Every year in the month of Chingam, the first month according to Malayalam tradition in Kerala, Onam is an annual harvest festival. The celebrations last for ten days and culminate in Thiruvonam. Atham, Chithira, Chodhi, Vishakam, Anizham, Thriketa, Moolam, Pooradam, Uthradam, and Thiruvonam are the ten days in order. The first and last days are especially crucial. The Onam sadya (feast) is an important part of Thiruvonam, and almost every Keralite makes or attends one. The Onasadya is traditionally made with seasonal vegetables such as yam, cucumber, ash gourd, and others to reflect the spirit of the season. The feast consists of nine courses and is served on plantain leaves, but it may include over two dozen dishes, including Banana chips, Sharkaraveratti, Pappadam, Injipuli, Thoran, Mezhukkupuratti, Kaalan, Olan, Avial, Sambhar, Dal, Erisheri, Molosyam, Rasam, Puliseri, Kichadi, and Pachadi, as well as various vegetable and soups such as Injipuli, Thoran, Mezhukkupuratti, Kaalan, Olan, Avial, Samb Moru (buttermilk or curd diluted in water), sweet and sour pickles, and coconut chutney The meal concludes with a dessert called Payasam (a sweet dish made with milk, sugar, jaggery, and other traditional Indian flavors), which can be eaten plain or mixed with ripe small plantains.

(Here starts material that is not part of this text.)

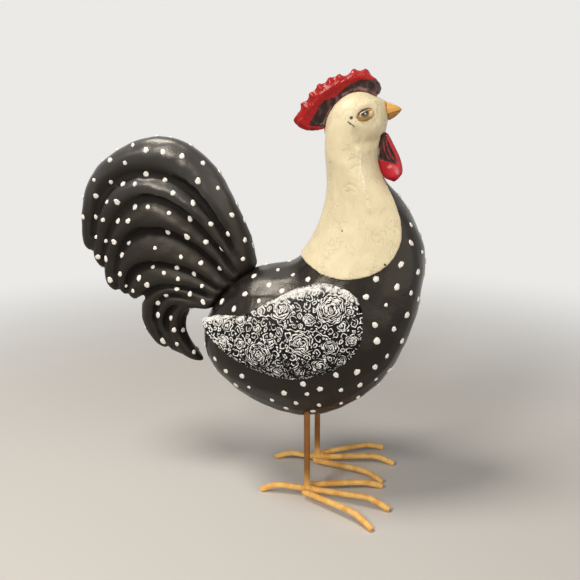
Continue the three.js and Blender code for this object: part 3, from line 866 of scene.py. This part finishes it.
red_paint = Finish("red_paint")
web, proud, seam = (red_paint.painted(name) for name in ("web", "proud", "seam"))
mottle = red_paint.noise(2.6, 4)
strands = red_paint.noise(2.8, 3, (1, 1, 0.5))
red = red_paint.blend(mottle, RED, RED_LIGHT)
red = red_paint.blend(red_paint.painted("blush"), red, CRIMSON)
# A painted sheen over the front top of the web
front_sheen = red_paint.along(0).rise(72, 90) * red_paint.along(2).rise(280, 300) * strands.rise(0.3, 0.65)
washed = red_paint.blend(strands.rise(0.45, 0.75) * 0.5, WASH, WASH_THIN)
washed = red_paint.blend(0.12 * front_sheen, washed, WEB_SHEEN)
red = red_paint.blend((web + (mottle - 0.5) * 1.9).rise(0.36, 0.62), red, washed)
red = red_paint.blend(0.85 * seam * strands.rise(0.3, 0.5), red, SEAM)
# Painted pink highlights on what stands proud
highlight_spots = (red_paint.noise(6, 3) + 0.12 - 0.25 * web).rise(0.45, 0.7)
red = red_paint.blend(proud * highlight_spots * 0.5, red, PINK_HIGHLIGHT)
red_paint.surface({
    "Base Color": red,
    "Roughness": 0.14 + 0.2 * mottle,
    "Specular IOR Level": 0.28,
    "Normal": red_paint.bump(mottle + strands, 0.3),
})
red_paint.on(comb)

for side in ("left", "right"):
    wattle = refined(side + "_wattle", side + "_wattle_drop", voxel=0.28 * MM, passes=6)
    skin = points_of(wattle)
    outward = normals_of(wattle)
    edge = np.interp(skin[:, 2], [z for x, z in WATTLE_EDGE[::-1]], [x for x, z in WATTLE_EDGE[::-1]])
    from_pillow = np.linalg.norm((skin[:, [0, 2]] - PILLOW) / (6.2, 8), axis=1)
    sloped = skin[:, 2] + 0.3 * (skin[:, 0] - 106)
    hollow = fade(skin[:, 0] - edge, 0.5, -0.7) * fade(sloped, 257, 258.6)
    ridge = sum(fade(from_line(skin, line), 0.75, 0.15) for line in WATTLE_RIDGES)
    ridge = ridge * fade(skin[:, 2], 257, 260)
    pillow = fade(from_pillow, 0.95, 0.2)
    flank = fade(np.abs(outward[:, 1]), 0.25, 0.7)
    raise_points(wattle, flank * (0.5 * ridge - 0.95 * hollow + 0.9 * pillow))
    paint_points(wattle, "web", hollow * (1 - 0.55 * ridge))
    # A painted highlight band across the pillow, and the hollow's ridges
    shine = fade(from_line(skin, SHINE), 1.7, 0.4)
    paint_points(wattle, "proud", 0.3 * ridge * hollow + 0.9 * shine * flank)
    paint_points(wattle, "seam", np.zeros(len(skin)))
    paint_points(wattle, "blush", 0.35 + 0.65 * pillow)
    red_paint.on(wattle)


# Beak
# A short cast cone, pegged into the head. It is orange gold with a painted highlight along its
# ridge, a dark line between its halves and the lower one browner.

MOUTH = [(103, 287.6), (105.9, 289), (108.3, 289.9), (111, 290.7), (115.2, 291.8)]
GOLD = (0.60, 0.30, 0.06)
GOLD_LIGHT = (0.72, 0.40, 0.11)
GOLD_HIGHLIGHT = (0.80, 0.60, 0.28)
GOLD_BROWN = (0.30, 0.135, 0.033)
MOUTH_BROWN = (0.16, 0.07, 0.015)

beak = refined("beak", "beak_cone", voxel=0.25 * MM, passes=6)
skin = points_of(beak)
mouth = from_line(skin, MOUTH)
raise_points(beak, -0.45 * fade(mouth, 0.8, 0.1))
mouth_height = np.interp(skin[:, 0], [x for x, z in MOUTH], [z for x, z in MOUTH])
paint_points(beak, "mouth", fade(mouth, 0.6, 0.1))
paint_points(beak, "lower", fade(skin[:, 2] - mouth_height, 0.2, -0.5))
# A painted highlight where the beak faces up
paint_points(beak, "top_highlight", fade(normals_of(beak)[:, 2], 0.62, 0.86))

beak_paint = Finish("beak_paint")
shade = beak_paint.noise(3, 4)
gold = beak_paint.blend(shade, GOLD, GOLD_LIGHT)
gold = beak_paint.blend(0.6 * beak_paint.painted("top_highlight"), gold, GOLD_HIGHLIGHT)
gold = beak_paint.blend(0.85 * beak_paint.painted("lower"), gold, GOLD_BROWN)
gold = beak_paint.blend(0.8 * beak_paint.painted("mouth"), gold, MOUTH_BROWN)
beak_paint.surface({
    "Base Color": gold,
    "Roughness": 0.34 + 0.14 * shade,
    "Specular IOR Level": 0.3,
    "Normal": beak_paint.bump(shade, 0.2),
})
beak_paint.on(beak)


# Legs
# Bent steel rod in a brighter gold, glued into the belly, with painted shade making the shanks
# browner towards the top. The toes are welded on low down and their ends are cut square.

LEG_GOLD = (0.78, 0.38, 0.09)
LEG_GOLD_LIGHT = (0.96, 0.62, 0.20)
SHANK_SHADE = (0.18, 0.058, 0.008)
LEG_DIRT = (0.24, 0.11, 0.03)
SHANK_X = 53.07
SHANK_OUT = 24.75

# Lumps of weld metal: how far ahead of the shank, outwards from it and above the table, and radius
WELD_LUMPS = [
    (0, 0, 4.9, 3.3), (2.2, 0, 5.7, 2.6), (-2.2, 0, 6.1, 2.5), (2.4, -2.2, 6.1, 2.2),
    (0.6, -2.7, 7, 2.2), (1.2, 2.9, 8, 2.7), (2.6, 2.2, 6.5, 2.8), (-1.8, 2.4, 7.4, 2.2),
    (0.3, 2.6, 6.3, 2.5),
]

leg_paint = Finish("leg_paint")
height = leg_paint.along(2)
shade = leg_paint.noise(7, 4)
rub = leg_paint.noise(1.3, 3)
gold = leg_paint.blend(shade.rise(0.3, 0.7), LEG_GOLD, LEG_GOLD_LIGHT)
# Painted shade: browner up the shanks
gold = leg_paint.blend(height.rise(4, 26) * 0.9, gold, SHANK_SHADE)
gold = leg_paint.blend((shade * height.rise(14, 5)).rise(0.5, 0.8) * 0.35, gold, LEG_DIRT)
leg_paint.surface({
    "Base Color": gold,
    "Roughness": 0.38 + 0.16 * shade,
    "Specular IOR Level": 0.25,
    "Normal": leg_paint.bump(shade + 0.5 * rub, 0.22),
})

for side in ("left", "right"):
    for part in ("shank", "outer_toe", "middle_toe", "inner_toe", "back_toe"):
        node = side + "_" + part
        rod = refined(node, node + "_rod", voxel=0.34 * MM, passes=5)
        leg_paint.on(rod)

    # The toes are welded to the shank, with most of the metal on the outer side
    outward = 1 if side == "left" else -1
    balls = []
    for ahead, out, up, radius in WELD_LUMPS:
        centre = ((SHANK_X + ahead) * MM, (SHANK_OUT + out) * outward * MM, up * MM)
        bpy.ops.mesh.primitive_uv_sphere_add(segments=20, ring_count=12, radius=radius * MM, location=centre)
        balls.append(bpy.context.object)
    for ball in balls:
        ball.select_set(True)
    bpy.ops.object.join()
    weld = bpy.context.object
    weld.name = side + "_foot_weld"
    bpy.ops.object.transform_apply(location=True, rotation=True, scale=True)
    rebuild(weld, 0.35 * MM)
    smooth(weld, 5)
    raise_points(weld, lumps(points_of(weld), [(3.2, 0.3)]))
    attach(weld, "root")
    leg_paint.on(weld)


# Dots
# Raised drops of off-white paint, 3 to 5 mm wide, all over the torso and tail. Those that the
# picture shows are where it shows them, and the rest are spread at the same distance.

# Pixels from the left and the top of the picture, read off: on the torso, then the tail
SEEN_DOTS = [
    (254, 276), (266, 264), (278, 270), (290, 261), (293, 275), (308, 279.5), (269, 285),
    (282, 291), (259, 301), (245, 294), (222, 302), (234, 309), (401, 264.5), (418, 272),
    (427, 261), (422, 252), (411, 243), (411, 225), (410, 208), (402, 193), (376, 279), (397, 287),
    (411, 293), (418, 299), (366, 297), (386, 305), (407, 315), (375, 325), (394, 329), (413, 325),
    (377, 341), (402, 341), (405, 351), (387, 356), (375, 367), (357, 372), (336, 375), (389, 370),
    (376, 379), (360, 385), (358, 397), (341, 390), (320, 389), (303, 384), (307, 394), (284, 393),
    (296, 403), (319, 405), (272, 400), (249, 387), (236, 385), (242, 376), (226, 371), (215, 359),
    (341, 403), (335, 411), (313, 411), (286, 408), (274, 411), (295, 415), (317, 415),
    (157, 136), (171, 137), (192, 144), (133, 145), (117, 149), (146, 150), (163, 152), (182, 156),
    (102, 160), (110, 160), (125, 163), (203, 163), (221, 171), (94, 180), (146, 174), (111, 182),
    (135, 184), (123, 184), (165, 180), (198, 181), (218, 188), (83, 197), (96, 196), (107, 202),
    (117, 202), (135, 207), (148, 207), (173, 193), (193, 203), (169, 213), (232, 215), (239, 203),
    (245, 220), (83, 217), (96, 217), (103, 220), (118, 221), (128, 221), (190, 219), (211, 224),
    (96, 237), (106, 241), (114, 242), (129, 243), (168, 232), (187, 237), (228, 234), (206, 242),
    (245, 240), (155, 248), (254, 245), (181, 257), (122, 255), (98, 257), (106, 259), (201, 263),
    (243, 259), (153, 267), (164, 273), (177, 268), (120, 274), (101, 268), (194, 274), (139, 278),
    (178, 279), (147, 285), (126, 286), (110, 280), (202, 286), (177, 289), (190, 294), (220, 268),
    (133, 291), (166, 295), (142, 303), (158, 303), (203, 302), (222, 301), (141, 317), (158, 315),
    (171, 318), (144, 328), (174, 330), (183, 330), (163, 341), (177, 344), (170, 350), (194, 352),
    (134, 305),
]
DOT_SPACING = 12.6
COVER_GAP = 4
MIRRORED_BEYOND = 4
TRIES = 5000
DOT_RADII = (1.6, 1.8, 1.95, 2.1, 2.25)
DIMPLES = (0, 0.35, 0, 0.2, 0)
DOT_CREAM = (0.80, 0.77, 0.71)
DOT_WHITE = (0.92, 0.90, 0.86)


def seen_place(pixel, castings):
    """The casting that shows at a pixel of the picture, and the place on its skin."""
    eye = camera.matrix_world.translation
    middle = PICTURE_WIDTH / 2
    aim = camera.matrix_world @ Vector((pixel[0] - middle, middle - pixel[1], -FOCAL_LENGTH))
    ray = (aim - eye).normalized()
    hits = [(casting, *casting.ray_cast(eye, ray)[:2]) for casting in castings]
    hits = [(casting, place) for casting, found, place in hits if found]
    if hits:
        return min(hits, key=lambda hit: (hit[1] - eye).length)

    # The ray passes just outside the outline: the skin nearest to it is found in a few steps
    place = eye - ray * (eye.y / ray.y)
    for _ in range(6):
        near = [(casting, casting.closest_point_on_mesh(place)[1]) for casting in castings]
        nearest = min(near, key=lambda hit: (hit[1] - place).length)
        place = eye + ray * (nearest[1] - eye).dot(ray)
    return nearest


def drop_shape(name, dimple, seed):
    """Flat uneven dome of radius 1 with its foot sunk below zero, dimpled on top if asked."""
    pick = random.Random(seed)
    waves = [(lobes, pick.uniform(0.03, 0.09), pick.uniform(0, 6.3)) for lobes in (2, 3, 5)]
    bpy.ops.mesh.primitive_uv_sphere_add(segments=14, ring_count=10, radius=1)
    drop = bpy.context.object
    drop.name = name
    bpy.ops.object.mode_set(mode="EDIT")
    bpy.ops.mesh.select_all(action="SELECT")
    bpy.ops.mesh.bisect(plane_co=(0, 0, -0.1), plane_no=(0, 0, 1), clear_inner=True)
    bpy.ops.object.mode_set(mode="OBJECT")
    for point in drop.data.vertices:
        angle = math.atan2(point.co.y, point.co.x)
        reach = 1 + sum(size * math.cos(lobes * angle + turn) for lobes, size, turn in waves)
        point.co.x *= reach
        point.co.y *= reach
        point.co.z = point.co.z ** 3 * (1 - dimple) if point.co.z > 0.9 else point.co.z
    shape = drop.data
    bpy.data.objects.remove(drop)
    return shape


def spread(piece, seen, covers, seed):
    """Places on the piece for its dots: seen, mirrored, and filling what the camera misses."""
    pick = random.Random(seed)
    places = []
    for x, y, z in [place / MM for casting, place in seen if casting == piece]:
        places.append(Vector((x, y, z)))
        if abs(y) > MIRRORED_BEYOND:
            places.append(Vector((x + pick.uniform(-2, 2), -y, z + pick.uniform(-2, 2))))

    # Others go where the skin is turned away from the camera and no other piece is near
    trees = [BVHTree.FromObject(cover, bpy.context.evaluated_depsgraph_get()) for cover in covers]
    eye = Vector(CAMERA_PLACE)
    vertices = piece.data.vertices
    for _ in range(TRIES):
        vertex = vertices[pick.randrange(len(vertices))]
        if vertex.normal.dot(eye - vertex.co) > -0.02:
            continue
        if any(tree.find_nearest(vertex.co, COVER_GAP * MM)[0] for tree in trees):
            continue
        place = vertex.co / MM
        if all((place - other).length > DOT_SPACING for other in places):
            places.append(place)
    return places


def dotted(piece, name, places, seed):
    """One piece of all the dots on a casting."""
    pick = random.Random(seed)
    shapes = [drop_shape(f"drop_{index}", dimple, index) for index, dimple in enumerate(DIMPLES)]
    drops = []
    for place in places:
        _, on_skin, outward, _ = piece.closest_point_on_mesh(place * MM)
        radius = pick.choice(DOT_RADII) + pick.uniform(-0.12, 0.12)
        across = radius * pick.uniform(0.82, 1.05)
        along = radius * pick.uniform(0.98, 1.22)
        height = pick.uniform(0.8, 1.15)
        turn = outward.to_track_quat("Z", "Y").to_matrix().to_4x4()
        spin = Matrix.Rotation(pick.uniform(-0.7, 0.7), 4, "Z")
        size = Matrix.Diagonal((across * MM, along * MM, height * MM, 1))
        drop = bpy.data.objects.new(name, pick.choice(shapes).copy())
        drop.matrix_world = Matrix.Translation(on_skin) @ turn @ spin @ size
        scene.collection.objects.link(drop)
        drops.append(drop)
    bpy.ops.object.select_all(action="DESELECT")
    for drop in drops:
        drop.select_set(True)
    bpy.context.view_layer.objects.active = drops[0]
    bpy.ops.object.join()
    bpy.ops.object.transform_apply(location=True, rotation=True, scale=True)
    bpy.ops.object.shade_smooth()
    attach(drops[0], "root")
    dot_paint.on(drops[0])


dot_paint = Finish("dot_paint")
ripple = dot_paint.noise(1.2, 2)
dot_paint.surface({
    "Base Color": dot_paint.blend(ripple, DOT_CREAM, DOT_WHITE),
    "Roughness": 0.32 + 0.15 * ripple,
    "Normal": dot_paint.bump(ripple, 0.35),
})

wings = [bpy.data.objects[side + "_wing_casting"] for side in ("left", "right")]
rods = [bpy.data.objects[side + "_shank_rod"] for side in ("left", "right")]
seen = [seen_place(pixel, [torso, tail]) for pixel in SEEN_DOTS]
on_torso = spread(torso, seen, [neck, tail, *wings, *rods], seed=5)
on_tail = spread(tail, seen, [torso], seed=7)
dotted(torso, "torso_dots", on_torso, seed=6)
dotted(tail, "tail_dots", on_tail, seed=8)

The curries are served with rice, usually the parboiled rice known as ‘Kerala Matta’ in Kerala.
Every year in the month of January, Maharashtra celebrates Makar Sankranti. People exchange multicolored halwa (sugar granules coated in sugar syrup) and til-gul laadoo on this auspicious day (sweetmeats made from sesame seeds and jaggery). Lunch consists of gulachi poli/Puran poli (flatbread stuffed with soft/shredded jaggery and toasted, ground til [white sesame seeds]) and gram flour that has been toasted to golden perfection in pure ghee. People greet each other while exchanging til-gul as tokens of goodwill.
Haldi-Kunku is feted by married women inviting friends and family members. As part of the ritual, guests are given til-gul and a small gift. Women make it a point to dress in black. Because Sakranti falls during the winter months in the region, wearing black adds to the festive atmosphere. People hand out sweets to everyone and encourage them to let go of any negative or angry feelings. In Maharashtra, the famous line “til gul ghya ani god god bola” (meaning “eat this sesame and jaggery and speak sweet words”) is used when distributing sweets.
In the month of September, the agricultural festival Nuakhai or Navakhai is celebrated in Western Odisha and Southern Chattisgarh. It is observed to welcome the arrival of new rice for the season. The name derives from the words Nua, which means new, and Khai, which means food, implying that the farmers have newly harvested rice. The festival, which takes place the day after Ganesh Chaturthi, is seen as a new ray of hope. It is extremely important to farmers and the agricultural community. Lagan is a festival that takes place at a specific time of day. This festival will be celebrated by Aersaa Pithaa. The people remember their village god or goddess before having their nua when the lagan arrives. Food dishes include Arisa pitha (sweet dish made of rice, jaggery, and sesame), nua-bhaat (new rice), Kankala kadali bhaja (spine gourd and raw banana stir fry), jua (kheer from new rice), and tomato khatta.
Gudhi padwa is a springtime festival celebrated by Marathi and Konkani Hindus in Maharashtra every year in April. Padava or paadvo is derived from the Sanskrit term pratipada, which refers to the first day of the lunar fortnight. Colorful rangoli floor decorations, a special Gudhi dvaja (flag garlanded with flowers, mango& neem leaves, topped with upturned silver or copper vessels), street processions, dancing, and festive foods are all part of the spring festival. Gudhi Padva marks the beginning of spring and the harvesting of Rabi crops. Village houses’ courtyards will be swept clean and plastered with fresh cow dung on a festive day. Even in the city, people take the time to clean up after the winter. On their doorsteps, women and children create intricate rangoli designs, the vibrant colors reflecting the springtime burst of color. Everyone puts on new outfits, and it’s a time for family get-togethers. Families traditionally prepare a special dish that combines various flavors, particularly bitter neem leaves and sweet jaggery (gur). Additional ingredients include sour tamarind and astringent dhane seeds. It’s eaten as a reminder of life’s sweet and bitter experiences, as well as a belief in the health benefits of the neem-based mixture.
Indians hold festivals to commemorate the harvesting of crops because food holds a special place in our culture. Not only is harvesting a way of keeping mind and body in ultimate harmony and happiness but so is cooking and preparing a variety of specific foods in specific seasons through festivals. All of these festivals bring together the most ancient and wonderful traditions to promote community health and happiness.